3D Defect Detection for Industrial Automation
We develop state-of-the art approaches for detecting defects in manufactured parts via analysis of their 3D shapes
3D Defect Detection for Industrial Automation
Robotic quality inspection is rapidly advancing as a frontier in intelligent manufacturing, where robots extend beyond human limitations in consistency, endurance, and access to challenging environments. A detector, such as a high-resolution 3D scanner, is mounted on the robotic arm, which then maneuvers it to capture the surface geometry of the inspected part. The collected data is analyzed to identify and localize defects. Much of the current research focuses on detecting defects from the high-resolution 2D images. However, defects in industrial parts often manifest as geometric deviations (e.g., deformations, missing or extra structures) rather than texture changes. With that in mind, we leverage modern AI to develop efficient, accurate methods for 3D defect detection. We use deep learning to extract the most informative representations of a part’s surface geometry.
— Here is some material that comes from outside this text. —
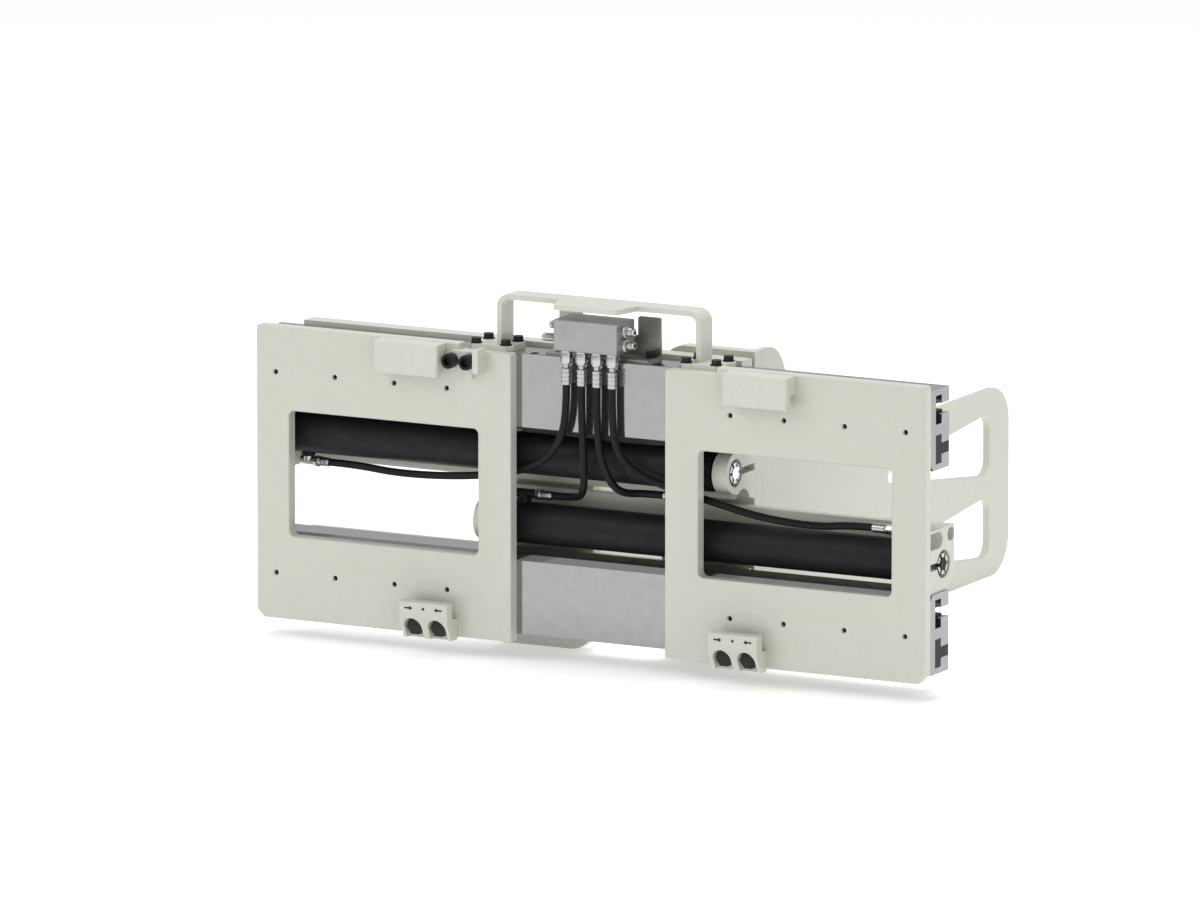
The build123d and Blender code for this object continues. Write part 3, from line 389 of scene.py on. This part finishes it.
def clear_selection():
    """Deselect everything, because an operator acts on all that is selected."""
    bpy.ops.object.select_all(action="DESELECT")


def turned(name, rings):
    """A closed turned shape along +Z."""
    clear_selection()
    height, radius = rings[0]
    bpy.ops.mesh.primitive_circle_add(
        vertices=ring_sides, radius=radius, fill_type="NGON", location=(0, 0, height))
    piece = bpy.context.active_object
    piece.name = name
    bpy.ops.object.transform_apply(location=True, rotation=True, scale=True)
    bpy.ops.object.mode_set(mode="EDIT")
    bpy.ops.mesh.select_all(action="SELECT")
    for new_height, new_radius in rings[1:]:
        bpy.ops.mesh.extrude_region_move(
            TRANSFORM_OT_translate={"value": (0, 0, new_height - height)})
        ratio = new_radius / radius
        bpy.ops.transform.resize(value=(ratio, ratio, 1), center_override=(0, 0, new_height))
        height, radius = new_height, new_radius
    bpy.ops.mesh.select_all(action="SELECT")
    bpy.ops.mesh.normals_make_consistent(inside=False)
    bpy.ops.object.mode_set(mode="OBJECT")
    return piece


def hex_prism(name, across, low, high, edge=0.0006):
    """A hexagon nut or head along +Z, with its edges broken by a small bevel."""
    clear_selection()
    corner_radius = across / math.sqrt(3)
    bpy.ops.mesh.primitive_cylinder_add(
        vertices=6, radius=corner_radius, depth=high - low, location=(0, 0, (low + high) / 2))
    piece = bpy.context.active_object
    piece.name = name
    bpy.ops.object.transform_apply(location=True, rotation=True, scale=True)
    bevel = piece.modifiers.new("broken_edges", "BEVEL")
    bevel.width = edge
    bevel.segments = 2
    bpy.ops.object.modifier_apply(modifier=bevel.name)
    return piece


def placed_copies(shape, matrices):
    """Copies of a shape, each with its own mesh, its place in its vertices."""
    copies = []
    for matrix in matrices:
        copy = shape.copy()
        copy.data = shape.data.copy()
        copy.data.transform(matrix)
        bpy.context.scene.collection.objects.link(copy)
        copies.append(copy)
    return copies


def join_pieces(name, parts):
    """Join separate parts into one piece, shaded smooth except at its sharp edges."""
    clear_selection()
    for part in parts:
        part.select_set(True)
    bpy.context.view_layer.objects.active = parts[0]
    bpy.ops.object.join()
    piece = bpy.context.active_object
    piece.name = name
    bpy.ops.object.shade_smooth_by_angle(angle=math.radians(35))
    return piece


def finish_piece(piece, slot, body="frame"):
    """Give a piece the finish of one of the record's slots and the body that it rides on."""
    piece.data.materials.clear()
    piece.data.materials.append(finishes[slot])
    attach(piece, body)
    print(piece.name, len(piece.data.polygons), "faces")


# %% [markdown]
# ## Hose ends
# A hose is gripped by a crimped ferrule: a steel sleeve pressed onto the rubber in rings, with a
# collar where it meets the nut. The CAD ferrules are plain rounds of the right length, so these
# turned ones stand in for them, between the same two planes and on the same axes.

# %% Where the hoses end
divider_low, divider_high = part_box("flow_divider_block")
swivel_length = 0.022
swivel_base = divider_low.z - swivel_length
ferrule_neck = 0.006
ferrule_neck_radius = 0.005
ferrule_radius = 0.0075
ferrule_lip = 0.0008
ferrule_collar_rise = 0.0004
press_count = 3
press_depth = 0.0006
route_ends = {node: Vector(route[-1]) for node, route in hose_routes.items()}
route_starts = [Vector(route[0]) for route in hose_routes.values()]
ferrule_lengths = {
    "upper_base_hose": 0.014, "lower_rod_hose": 0.018,
    "upper_rod_hose": 0.018, "lower_base_hose": 0.022,
}
nut_lengths = {
    "upper_base_hose": 0.012, "lower_rod_hose": 0.010,
    "upper_rod_hose": 0.010, "lower_base_hose": 0.022,
}


def upright(point):
    """Stand a turned shape at a point, along +Z."""
    return Matrix.Translation(point)


def sideways(point, sign):
    """Lay a turned shape at a point, along +X or -X."""
    return Matrix.Translation(point) @ Matrix.Rotation(sign * math.pi / 2, 4, "Y")


def ferrule_rings(length):
    """Ring by ring outline of a crimped sleeve: a lip, three pressed grooves and a collar."""
    outer = ferrule_radius
    pressed = ferrule_radius - press_depth
    collar = ferrule_radius + ferrule_collar_rise
    rings = [(0, outer - ferrule_lip), (ferrule_lip, outer)]
    groove_step = (length - 0.007) / press_count
    for groove in range(press_count):
        middle = 0.003 + groove_step * (groove + 0.5)
        rings += [(middle - 0.0009, outer), (middle - 0.0005, pressed),
                  (middle + 0.0005, pressed), (middle + 0.0009, outer)]
    rings += [(length - 0.0034, outer), (length - 0.003, collar),
              (length - 0.0012, collar), (length, outer - 0.0012)]
    return rings


# %% Crimped ferrules
upright_length = swivel_base - ferrule_neck - route_starts[0].z
ferrule_shape = turned("ferrule_shape", ferrule_rings(upright_length) + [
    (upright_length + 0.0001, ferrule_neck_radius),
    (upright_length + ferrule_neck, ferrule_neck_radius)])
ferrules = placed_copies(ferrule_shape, [upright(start) for start in route_starts])
bpy.data.objects.remove(ferrule_shape)
for node, end in route_ends.items():
    shape = turned("ferrule_shape", ferrule_rings(ferrule_lengths[node]))
    ferrules += placed_copies(shape, [sideways(end, math.copysign(1, end.x))])
    bpy.data.objects.remove(shape)
crimped = join_pieces("crimped_ferrules", ferrules)
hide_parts("hose_ferrules")
finish_piece(crimped, "zinc_steel")

# %% [markdown]
# Each hose is screwed on with a swivel nut: six flats for the spanner, a turned skirt where the
# nut holds the nipple, and a face ring that seats on the port. The flats are a six-sided cylinder
# with bevelled edges, and the round parts are turned.

# %% Swivel nuts
upright_flats = 0.017
upright_skirt = 0.0035
face_ring_radius = 0.0090
port_flats = 0.016
port_skirt = 0.002
upright_nuts = [
    hex_prism("nut_flats", upright_flats, upright_skirt, swivel_length - upright_skirt),
    turned("nut_skirt", [(0, 0.0068), (0.0008, 0.0078), (upright_skirt, 0.0082)]),
    turned("nut_face", [(swivel_length - upright_skirt, face_ring_radius),
                        (swivel_length - 0.0005, face_ring_radius), (swivel_length, 0.0084)]),
]
nuts = []
for shape in upright_nuts:
    spots = [Vector((start.x, start.y, swivel_base)) for start in route_starts]
    nuts += placed_copies(shape, [upright(spot) for spot in spots])
    bpy.data.objects.remove(shape)
for node, end in route_ends.items():
    sign = math.copysign(1, end.x)
    seat = end + Vector((sign * ferrule_lengths[node], 0, 0))
    length = nut_lengths[node]
    for shape in (hex_prism("nut_flats", port_flats, port_skirt, length),
                  turned("nut_skirt", [(0, 0.0060), (0.0006, 0.0074), (port_skirt, 0.0078)])):
        nuts += placed_copies(shape, [sideways(seat, sign)])
        bpy.data.objects.remove(shape)
swivels = join_pieces("swivel_nuts", nuts)
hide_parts("hose_swivel_nuts")
finish_piece(swivels, "zinc_steel")

# %% [markdown]
# ## Supply adapters
# The truck's own hoses screw onto four adapters on the divider's ends. Each has six flats, a
# relief groove, a threaded nose and an open bore. The bore is part of the same turned outline,
# which goes out along the nose, in over its end and back down inside.

# %% Adapters
hex_length = 0.008
hex_flats = 0.019
hex_edge = 0.0008
nose_radius = 0.0065
relief_radius = nose_radius - 0.0008
bore_radius = 0.0035
bore_depth = 0.010
thread_pitch = 0.0015
thread_depth = 0.0005


def nose_rings(length):
    """The outline of a threaded nose with its bore."""
    rings = [(hex_length, relief_radius), (hex_length + 0.0015, relief_radius)]
    start = hex_length + 0.002
    turns = int((length - 0.004) / thread_pitch)
    for turn in range(turns):
        rings += [(start + turn * thread_pitch, nose_radius - thread_depth),
                  (start + (turn + 0.5) * thread_pitch, nose_radius)]
    tip = hex_length + length
    rings += [(tip - 0.0008, nose_radius), (tip, nose_radius - 0.0010),
              (tip - 0.0001, bore_radius), (tip - bore_depth, bore_radius - 0.0002)]
    return rings


adapter_parts = []
adapter_record = [m for m in frame["record"]["mounts"] if m["name"].endswith("_supply")]
for mount in adapter_record:
    sign = mount["axis"][0]
    length = mount["dims"]["length_mm"] / 1000
    seat = Vector((sign * divider_high.x, mount["pos_m"][1], mount["pos_m"][2]))
    for shape in (hex_prism("adapter_flats", hex_flats, 0.0, hex_length, hex_edge),
                  turned("adapter_nose", nose_rings(length))):
        adapter_parts += placed_copies(shape, [sideways(seat, sign)])
        bpy.data.objects.remove(shape)
adapters = join_pieces("threaded_adapters", adapter_parts)
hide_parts("supply_adapters")
finish_piece(adapters, "zinc_steel")

# %% [markdown]
# ## Marks on the clamp hooks
# The lower hooks are bolted on, and the real ones carry small printed hints. Here each hook has
# two plain arrows and a dot between them, 0.3 mm proud, with no lettering. An arrow is a flat
# outline drawn as one n-gon, which a Solidify modifier makes into a thin sheet.

# %% Arrow and dot marks
mark_proud = 0.0003
mark_level = -0.187
hooks_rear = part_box("lower_hooks")[0].y
clamp_record = [m for m in frame["record"]["mounts"] if m["name"].endswith("_clamp_seat")]
arrow_reach = 0.026
arrow_length = 0.014
dot_radius = 0.0022
arrow_outline = [(-0.5, -0.09), (0.12, -0.09), (0.12, -0.26), (0.5, 0.0), (0.12, 0.26),
                 (0.12, 0.09), (-0.5, 0.09)]


def arrow(centre_x, level, direction):
    """One thin arrow on the hooks' rear face, pointing along +X or -X."""
    clear_selection()
    mesh = bpy.data.meshes.new("arrow")
    points = [(centre_x + direction * arrow_length * x, hooks_rear, level + arrow_length * z)
              for x, z in arrow_outline]
    order = range(len(points)) if direction > 0 else reversed(range(len(points)))
    mesh.from_pydata(points, [], [tuple(order)])
    piece = bpy.data.objects.new("arrow", mesh)
    bpy.context.scene.collection.objects.link(piece)
    bpy.context.view_layer.objects.active = piece
    piece.select_set(True)
    sheet = piece.modifiers.new("sheet", "SOLIDIFY")
    sheet.thickness = mark_proud
    sheet.offset = 1
    bpy.ops.object.modifier_apply(modifier=sheet.name)
    return piece


marks = []
for mount in clamp_record:
    centre = mount["pos_m"][0]
    marks.append(arrow(centre - arrow_reach, mark_level, 1))
    marks.append(arrow(centre + arrow_reach, mark_level, -1))
    dot = turned("dot", [(0, dot_radius), (mark_proud, dot_radius)])
    spot = Matrix.Translation((centre, hooks_rear, mark_level))
    marks += placed_copies(dot, [spot @ Matrix.Rotation(math.pi / 2, 4, "X")])
    bpy.data.objects.remove(dot)
hook_marks = join_pieces("clamp_hook_marks", marks)
finish_piece(hook_marks, "black_fasteners")

# %% [markdown]
# ## Light and floor
# A plain pale floor, one broad soft key from the upper left, a weak fill from the right, and a
# bright even surround. The rails are nearly mirrors, so what they reflect is the surround itself.

# %% Floor
floor_gap = 0.0005
floor_side = 60
clear_selection()
bpy.ops.mesh.primitive_plane_add(size=floor_side, location=(0, 0, cad_low.z - floor_gap))
floor = bpy.context.active_object
floor.name = "studio_floor"
floor_material = bpy.data.materials.new("pale_floor")
floor_material.use_nodes = True
floor_shader = floor_material.node_tree.nodes["Principled BSDF"]
floor_shader.inputs["Base Color"].default_value = (0.93, 0.93, 0.93, 1)
floor_shader.inputs["Roughness"].default_value = 0.9
floor_shader.inputs["Emission Color"].default_value = (1, 1, 1, 1)
floor_shader.inputs["Emission Strength"].default_value = 0.35
floor.data.materials.append(floor_material)


# %% Lights
def area_light(name, place, size, power, target=Vector((0, 0.2, 0))):
    """A square soft light at a place, turned towards the object."""
    data = bpy.data.lights.new(name, "AREA")
    data.size = size
    data.energy = power
    lamp = bpy.data.objects.new(name, data)
    lamp.location = place
    lamp.rotation_mode = "QUATERNION"
    lamp.rotation_quaternion = (target - Vector(place)).to_track_quat("-Z", "Y")
    bpy.context.scene.collection.objects.link(lamp)


area_light("key", (-2.6, -3.2, 3.2), 2.6, 48)
area_light("fill", (3.6, -2.4, 1.6), 2.4, 16)
area_light("top", (0.2, 1.2, 4.0), 3.0, 110)
world = bpy.data.worlds.new("surround")
world.use_nodes = True
world.node_tree.nodes["Background"].inputs["Color"].default_value = (1, 1, 1, 1)
world.node_tree.nodes["Background"].inputs["Strength"].default_value = 0.60
bpy.context.scene.world = world
bpy.context.scene.view_settings.view_transform = "Standard"
print("three lights and the surround")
We train our deep network on a variety of 3D shapes and defect types, enabling it to generalize well to unseen geometries. During the inference, our trained network extracts representations from the new, previously unseen parts. We perform a statistical comparison of these representations against a library of known geometries extracted from defect-free parts. The scarcity of training data has long been a limiting factor for deep learning techniques in defect detection. We carefully combine proven 3D vision techniques with state-of-the-art deep learning models to produce a system that efficiently utilizes every bit of a training set. Our models are trained on a consumer GPU, which is important for the targeted manufacturing application. At the same time, our approach delivers superior accuracy on Anomaly-ShapeNet and Real3D-AD datasets for 3D anomaly detection.